**Exercise prompt**
Copy each line in the data that includes the word "frame".

BEGIN Dataset excerpt

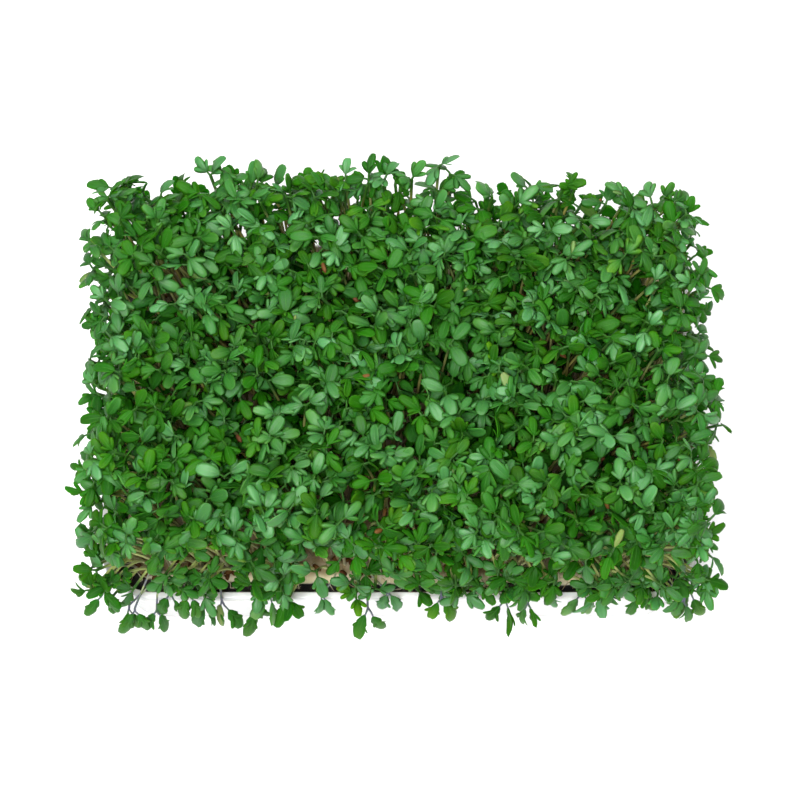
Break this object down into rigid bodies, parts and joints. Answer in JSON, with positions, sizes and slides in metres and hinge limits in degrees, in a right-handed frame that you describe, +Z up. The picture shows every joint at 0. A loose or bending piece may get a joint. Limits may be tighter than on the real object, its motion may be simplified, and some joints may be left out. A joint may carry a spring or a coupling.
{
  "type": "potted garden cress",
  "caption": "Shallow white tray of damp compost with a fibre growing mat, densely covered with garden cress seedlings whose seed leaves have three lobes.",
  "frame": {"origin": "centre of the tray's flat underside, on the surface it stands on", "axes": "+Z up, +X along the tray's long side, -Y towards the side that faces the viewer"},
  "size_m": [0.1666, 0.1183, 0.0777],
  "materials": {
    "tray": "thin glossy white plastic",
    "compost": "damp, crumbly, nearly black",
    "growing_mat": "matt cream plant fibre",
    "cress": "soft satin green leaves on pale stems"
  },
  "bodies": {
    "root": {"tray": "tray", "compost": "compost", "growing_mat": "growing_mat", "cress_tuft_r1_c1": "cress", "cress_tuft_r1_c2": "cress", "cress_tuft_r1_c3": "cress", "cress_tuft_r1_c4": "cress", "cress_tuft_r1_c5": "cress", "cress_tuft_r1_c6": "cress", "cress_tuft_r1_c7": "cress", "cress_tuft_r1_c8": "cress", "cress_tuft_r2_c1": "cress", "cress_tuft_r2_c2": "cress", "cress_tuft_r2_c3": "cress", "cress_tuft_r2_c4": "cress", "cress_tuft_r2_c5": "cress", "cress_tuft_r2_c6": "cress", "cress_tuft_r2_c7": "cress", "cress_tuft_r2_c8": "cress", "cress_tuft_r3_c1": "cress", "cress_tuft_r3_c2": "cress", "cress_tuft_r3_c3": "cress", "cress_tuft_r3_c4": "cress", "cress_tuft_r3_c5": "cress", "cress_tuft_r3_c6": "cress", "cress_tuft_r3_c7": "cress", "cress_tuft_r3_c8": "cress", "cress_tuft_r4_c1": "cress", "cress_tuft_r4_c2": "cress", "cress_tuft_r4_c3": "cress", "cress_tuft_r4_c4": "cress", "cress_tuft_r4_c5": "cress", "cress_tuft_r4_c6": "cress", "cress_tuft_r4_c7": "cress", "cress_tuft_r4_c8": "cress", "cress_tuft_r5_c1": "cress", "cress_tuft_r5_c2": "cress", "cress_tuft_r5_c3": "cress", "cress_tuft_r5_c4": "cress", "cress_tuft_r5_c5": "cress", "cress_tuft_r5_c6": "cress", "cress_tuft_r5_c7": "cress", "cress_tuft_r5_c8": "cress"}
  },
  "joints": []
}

END Dataset excerpt

**Solved exercise**
Break this object down into rigid bodies, parts and joints. Answer in JSON, with positions, sizes and slides in metres and hinge limits in degrees, in a right-handed frame that you describe, +Z up. The picture shows every joint at 0. A loose or bending piece may get a joint. Limits may be tighter than on the real object, its motion may be simplified, and some joints may be left out. A joint may carry a spring or a coupling.
  "frame": {"origin": "centre of the tray's flat underside, on the surface it stands on", "axes": "+Z up, +X along the tray's long side, -Y towards the side that faces the viewer"},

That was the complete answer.